March 28, 1942 Grandpa and Grandma got married so they could go to camp together.
They could move east of the Rockies or go to camp, but since they didn’t know anyone east of the Rockies they went to camp.

They could only take what they could carry. There other things were put into storage. The things in storage were stolen while they were at the camp.

Grandpa went to Turlock, California Assembly Center with Grandma, her three sisters and her mom. They lived there for 6 months and were bored.

Nisan means head of the family and that’s what they called grandpa.

They lived all together in one 12 by 20 foot room that only had beds. They had to make furniture with scrap lumber or boxes.

Next they were moved to Gila, AZ. Grandpa laid flooring in the barracks. He made model ships for the Navy and camouflage nets for the Army. The women helped cook and serve food. they made 16 dollars a month.

In camps they were asked a two question test: 1. Would you fight for America? 2. Are you against the Japanese emperor? Grandpa said yes to both. But he knew someone who said no, and they were sent back to Japan.

This is a picture of the Gila River, Arizona internment camp.


In the camps they had small rooms, cots and sugar, even though sugar was rationed everywhere else.


This is a picture of the houses they lived in at camp.

Pat Morita, who is an actor from the Karate Kid movies, lived at the Gila River camp, too.

After 2 years in Gila, Grandpa left for Omaha, Nebraska to look for a job. He lived in a YMCA and worked as a carpenter. Then he went to work for a small company, called Oriental Trading Company, making $20 per week.
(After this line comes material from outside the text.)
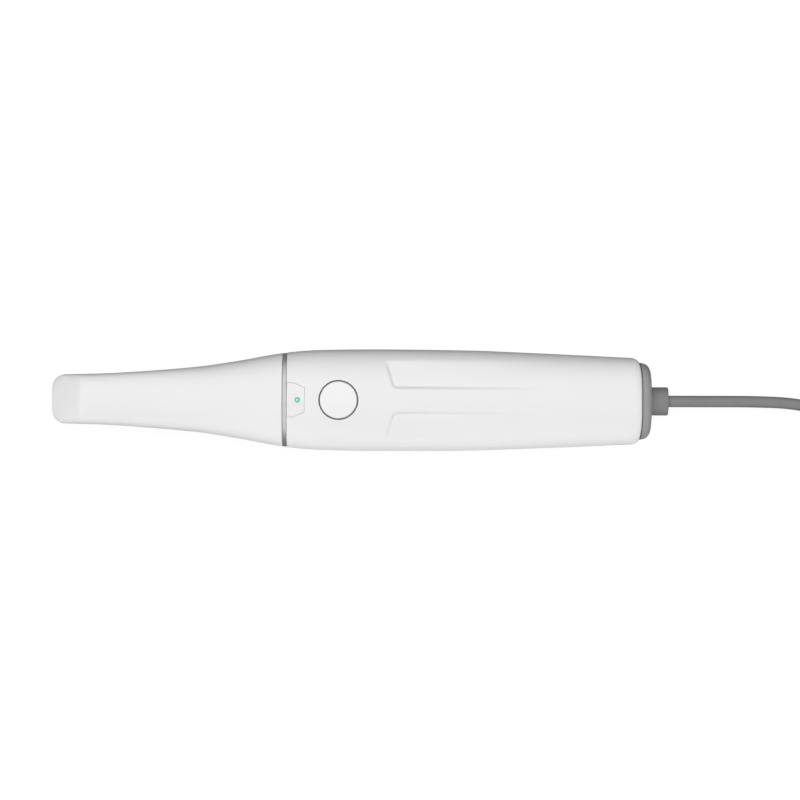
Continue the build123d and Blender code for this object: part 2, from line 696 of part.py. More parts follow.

He went and got Grandma from camp and they settled in Omaha.

In Omaha, they had a hard time finding a place to live because they were Japanese.

March 1, 1942 Grandpa learned that even though he was an American citizen he would have to go to camp. Between 110,000 and 120,000 Japanese Americans were sent to camps.
In 1988, President Reagan signed the Civil Liberties Act of 1988 which gave each surviving Japanese American who’d lived in the camps $20,000.
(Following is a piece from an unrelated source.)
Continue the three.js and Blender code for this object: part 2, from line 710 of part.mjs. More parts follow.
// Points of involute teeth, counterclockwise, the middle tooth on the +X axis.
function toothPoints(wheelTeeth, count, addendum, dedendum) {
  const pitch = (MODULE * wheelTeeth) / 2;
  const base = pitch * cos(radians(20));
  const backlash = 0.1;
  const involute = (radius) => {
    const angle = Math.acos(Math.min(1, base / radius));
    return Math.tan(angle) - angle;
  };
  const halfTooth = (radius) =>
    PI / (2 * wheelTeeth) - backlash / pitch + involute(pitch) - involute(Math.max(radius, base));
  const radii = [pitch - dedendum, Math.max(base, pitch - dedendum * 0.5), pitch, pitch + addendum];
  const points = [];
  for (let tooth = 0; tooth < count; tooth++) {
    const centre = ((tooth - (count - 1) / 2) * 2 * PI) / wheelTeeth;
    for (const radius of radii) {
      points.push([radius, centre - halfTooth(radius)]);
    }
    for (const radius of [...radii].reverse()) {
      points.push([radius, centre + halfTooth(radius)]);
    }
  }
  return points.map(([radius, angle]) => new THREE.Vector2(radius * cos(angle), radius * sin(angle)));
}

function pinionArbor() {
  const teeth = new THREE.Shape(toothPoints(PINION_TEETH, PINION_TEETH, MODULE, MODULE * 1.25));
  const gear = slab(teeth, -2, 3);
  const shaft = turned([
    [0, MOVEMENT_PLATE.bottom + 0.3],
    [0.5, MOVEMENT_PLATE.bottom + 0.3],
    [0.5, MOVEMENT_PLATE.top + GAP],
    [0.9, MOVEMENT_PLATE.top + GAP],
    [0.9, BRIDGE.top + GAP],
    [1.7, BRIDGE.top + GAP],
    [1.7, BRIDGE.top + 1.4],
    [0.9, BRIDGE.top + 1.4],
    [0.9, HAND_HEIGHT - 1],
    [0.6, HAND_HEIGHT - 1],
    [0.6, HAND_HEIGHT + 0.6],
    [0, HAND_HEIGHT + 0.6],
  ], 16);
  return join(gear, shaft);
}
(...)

This is my great grandpa and grandma at their 65th wedding anniversary party.


This is my grandpa, dad and great grandpa.
I got the information for this display from the internet and my great grandpa.

6 comments:

~*~ Jennifer ~*~ said...

OOhhh... this almost made me cry.

Before they went to camp, Grandpa owned two grocery stores. He didn’t know how long he would be at camp, so he tried to sell them. But everyone knew he was going to camp, so they didn’t buy it because they could just take it when he was gone.
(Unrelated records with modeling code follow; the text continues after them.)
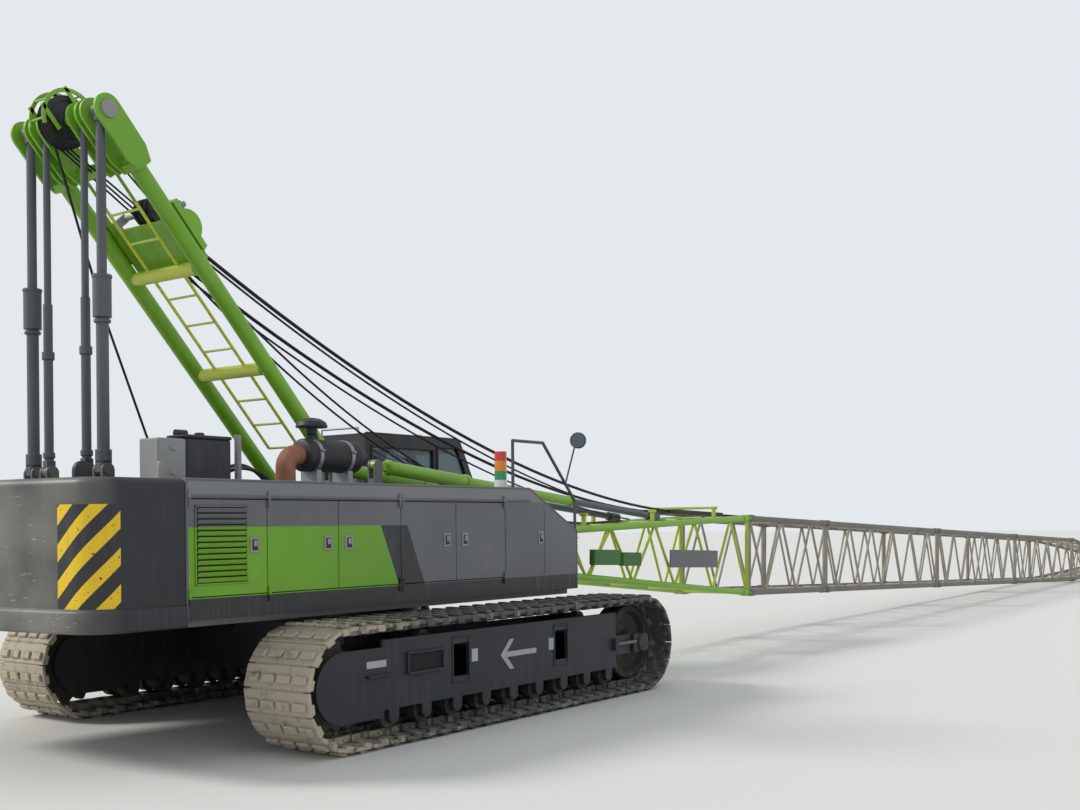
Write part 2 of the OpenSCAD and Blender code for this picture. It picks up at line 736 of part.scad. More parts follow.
module cab_seat() {
    color("black") {
        box_from([1350, cab_mid - 170, cab_z0 + cab_wall], [1750, cab_mid + 170, 1560]);
        box_from([1280, cab_mid - 250, 1559], [1820, cab_mid + 250, 1690]);
        box_from([1230, cab_mid - 240, 1560], [1360, cab_mid + 240, 2400]);
        for (e = [-1, 1]) box_from([1360, cab_mid + e * 320 - 70, cab_z0 + cab_wall],
            [1900, cab_mid + e * 320 + 70, 1820]);
    }
}

module winch_drums() {
    color(dark) for (d = drum_rows) translate([d[0], 0, d[1]]) {
        tube_y(d[3], drum_len);
        for (e = [-1, 1]) translate([0, e * (drum_len / 2 - 60), 0]) tube_y(d[2], 30);
    }
}

// Fittings on top of the right hood
cleaner_y = -1000;
module air_cleaner() {
    color(dark) {
        translate([-1790, cleaner_y, 2520]) rotate([0, 90, 0]) cylinder(r = 150, h = 700);
        for (x = [-1650, -1250]) box_from([x - 30, cleaner_y - 110, hood_z1], [x + 30, cleaner_y + 110, 2420]);
        translate([-1640, cleaner_y, 2600]) cylinder(r = 60, h = 130);
        translate([-1640, cleaner_y, 2700]) cylinder(r1 = 142, r2 = 60, h = 75);
    }
    color("saddlebrown") {
        translate([-1960, cleaner_y, hood_z1]) cylinder(r = 90, h = 270);
        translate([-1960, cleaner_y, 2520]) sphere(r = 90);
        translate([-1960, cleaner_y, 2520]) rotate([0, 90, 0]) cylinder(r = 90, h = 171);
    }
}
box_x = -3080;
module deck_boxes() {
    color(dark) {
        box_from([box_x, -1050, hood_z1], [box_x + 465, -800, 2640]);
        translate([box_x + 230, -925, 2639]) cylinder(r = 40, h = 30);
        box_from([box_x - 280, -1050, hood_z1], [box_x - slide_gap, -800, 2600]);
    }
}
rail_y = 1500;
mirror_x = 1820;
// Run of the handrail, seen from the side
rail_pts = [[740, hood_z1], [740, 2750], [1280, 2750], [1880, 2130], [1880, 1710], [hood_x1, 1710]];
hand_r = 17;
function rail_pt(i) = [rail_pts[i].x, -rail_y, rail_pts[i].y];
module handrail() {
    color("gray") {
        for (i = [0:len(rail_pts) - 2])
            tube_between(rail_pt(i), rail_pt(i + 1), hand_r, 16);
        for (i = [1:len(rail_pts) - 2]) translate(rail_pt(i)) sphere(r = hand_r);
        tube_between([mirror_x - 120, -rail_y, 2310], [mirror_x, -rail_y - 60, 2770], 10, 12);
        translate([mirror_x, -rail_y - 90, 2800]) rotate([0, 90, 20]) cylinder(r = 90, h = 40);
    }
}
module lamp_tower() {
    translate([740, -1340, hood_z1]) {
        color("white") cylinder(r = 70, h = 90);
        color("green") translate([0, 0, 90]) cylinder(r = 64, h = 95);
        color("orange") translate([0, 0, 185]) cylinder(r = 64, h = 105);
        color("red") translate([0, 0, 290]) cylinder(r = 64, h = 100);
    }
}

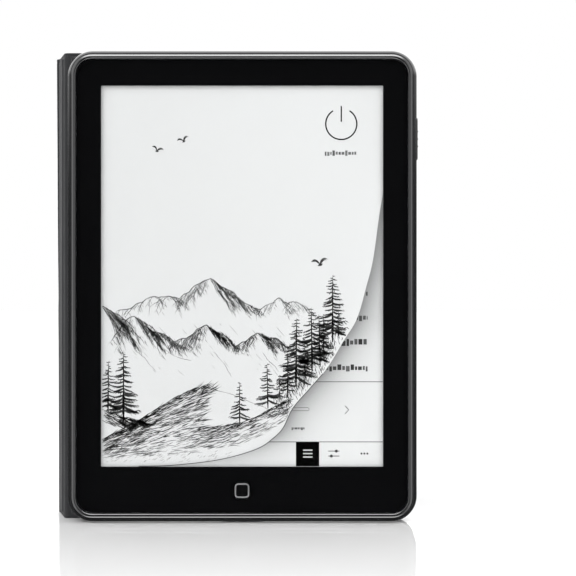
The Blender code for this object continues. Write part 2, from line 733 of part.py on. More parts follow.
def make_battery(root):
    """Flat pouch cell above the board, on double-sided tape, with its protection strip and lead."""
    pouch = material("pouch_silver", (0.5, 0.5, 0.52), 0.35, 0.5)
    cell_face = FRAME_BACK + 0.5 * MM
    cell_back = HOUSING_FLOOR - 0.3 * MM
    cell = block(
        -BATTERY_HALF_WIDTH, BATTERY_HALF_WIDTH, cell_face, cell_back, BATTERY_BOTTOM, BATTERY_TOP
    )
    round_edges(piece("battery", cell, root, pouch, smooth=True), 0.8 * MM, 2)

    white = material("tape_white", (0.7, 0.7, 0.68), 0.8)
    tape_back = FRAME_BACK + 0.35 * MM
    tape = block(
        -TAPE_HALF_WIDTH, TAPE_HALF_WIDTH, FRAME_BACK + GAP, tape_back, TAPE_BOTTOM, TAPE_TOP
    )
    piece("battery_tape", tape, root, white)

    amber = material("guard_amber", (0.5, 0.28, 0.05), 0.4)
    guard_face = FRAME_BACK + 1.0 * MM
    guard_back = guard_face + 1.3 * MM
    guard = block(
        -GUARD_HALF_WIDTH, GUARD_HALF_WIDTH, guard_face, guard_back, GUARD_BOTTOM, GUARD_TOP
    )
    round_edges(piece("battery_guard", guard, root, amber), 0.2 * MM, 1)

    cream = material("socket_cream", (0.75, 0.72, 0.62), 0.5)
    socket = centred_block(7 * MM, 1.2 * MM, 3.4 * MM, LEAD_MIDDLE, CHIP_FACE + 0.6 * MM, 45.4 * MM)
    piece("battery_socket", socket, root, cream)

    red = material("lead_red", (0.4, 0.03, 0.02), 0.5)
    lead_face = CHIP_FACE + 0.2 * MM
    lead_half_width = 2.4 * MM
    lead = block(
        LEAD_MIDDLE - lead_half_width,
        LEAD_MIDDLE + lead_half_width,
        lead_face,
        lead_face + 0.5 * MM,
        LEAD_BOTTOM,
        LEAD_TOP,
    )
    round_edges(piece("battery_lead", lead, root, red), 0.15 * MM, 1)


def make_switches(root):
    """Dome switch for the home key, and side switch on its flat lead for the power key."""
    steel = material("dome_steel", (0.6, 0.6, 0.62), 0.3, 1.0)
    base = centred_block(3.4 * MM, 0.4 * MM, 3.4 * MM, 0.0, DOME_BASE + 0.2 * MM, HOME_HEIGHT)
    switch = piece("home_switch", base, root, steel)
    dome = loft([
        facing_y([(px, pz + HOME_HEIGHT) for px, pz in circle(0.5 * MM)], DOME_FRONT),
        facing_y([(px, pz + HOME_HEIGHT) for px, pz in circle(1.2 * MM)], DOME_BASE),
        facing_y([(px, pz + HOME_HEIGHT) for px, pz in circle(1.2 * MM)], DOME_BASE + 0.2 * MM),
    ])
    combine(switch, dome, "UNION")

    amber = material("power_amber", (0.45, 0.2, 0.03), 0.35)
    flex_front = FRAME_BACK + GAP
    flex = block(
        POWER_FLEX_LEFT,
        POWER_FLEX_RIGHT,
        flex_front,
        flex_front + FLEX_THICK,
        POWER_FLEX_BOTTOM,
        POWER_FLEX_TOP,
    )
    piece("power_flex", flex, root, amber)
    switch_front = flex_front + 0.22 * MM
    block_shape = block(
        POWER_SWITCH_LEFT,
        POWER_SWITCH_RIGHT,
        switch_front,
        switch_front + 1.8 * MM,
        POWER_HEIGHT - 2 * MM,
        POWER_HEIGHT + 2 * MM,
    )
    dark = material("switch_dark", (0.03, 0.03, 0.03), 0.5)
    round_edges(piece("power_switch", block_shape, root, dark), 0.15 * MM, 1)


# ---------------------------------------------------------------- folio
def folio_slab(left, right, hinge_inset, edge_inset, front, back):
    """A panel of the folio in its own frame, with small corners at the hinge and large ones outside."""
    points = outline(
        left + hinge_inset,
        right - edge_inset,
        FOLIO_BOTTOM + edge_inset,
        FOLIO_BOTTOM + FOLIO_HEIGHT - edge_inset,
        HINGE_CORNER,
        FOLIO_CORNER - edge_inset,
    )
    return slab(points, front, back)


def make_back_panel(root):
    leather = material("back_leather", (0.02, 0.021, 0.023), 0.55)
    board = material("back_board", (0.2, 0.2, 0.2), 0.9)
    left = ROOT_HINGE_X + 0.8 * MM
    right = SHELL_WIDTH / 2 - GAP
    board_front = SHELL_DEPTH + GAP
    board_back = board_front + BACK_BOARD_THICK
    shape = folio_slab(left, right, 1.0 * MM, 1.2 * MM, board_front, board_back)
    piece("back_board", shape, root, board)
    shape = folio_slab(left, right, 0.0, 0.0, board_back + GAP, BACK_LEATHER_FACE)
    piece("back_leather", shape, root, leather)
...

Excellent job "A"! I pray you learned a LOT from this project, and will remember MUCH!

Mary (craft addict) said...

A did an amazing job on her project!

Melissa said...

What a great job and I love the picture of the 3 men!!!

Cathe said...

Adrienne, that is WONDERFUL! A really excellent project. It's a good thing to know your family history.

WELL DONE!!!!

Beth said...

GREAT JOB!!

And Ange! Finally a full pic of your hubby! Did he try to get out of this one too? LOL!

Debi said...

I am such a blonde! lol When I first started reading, I thought YOU were writing about your 'great grandpa George going to Japan' and I was like, "What? I didn't know that." lol But, the more I read, I realized A was writing it...duh! lol

What a great job she did! How awesome! Thanks for sharing!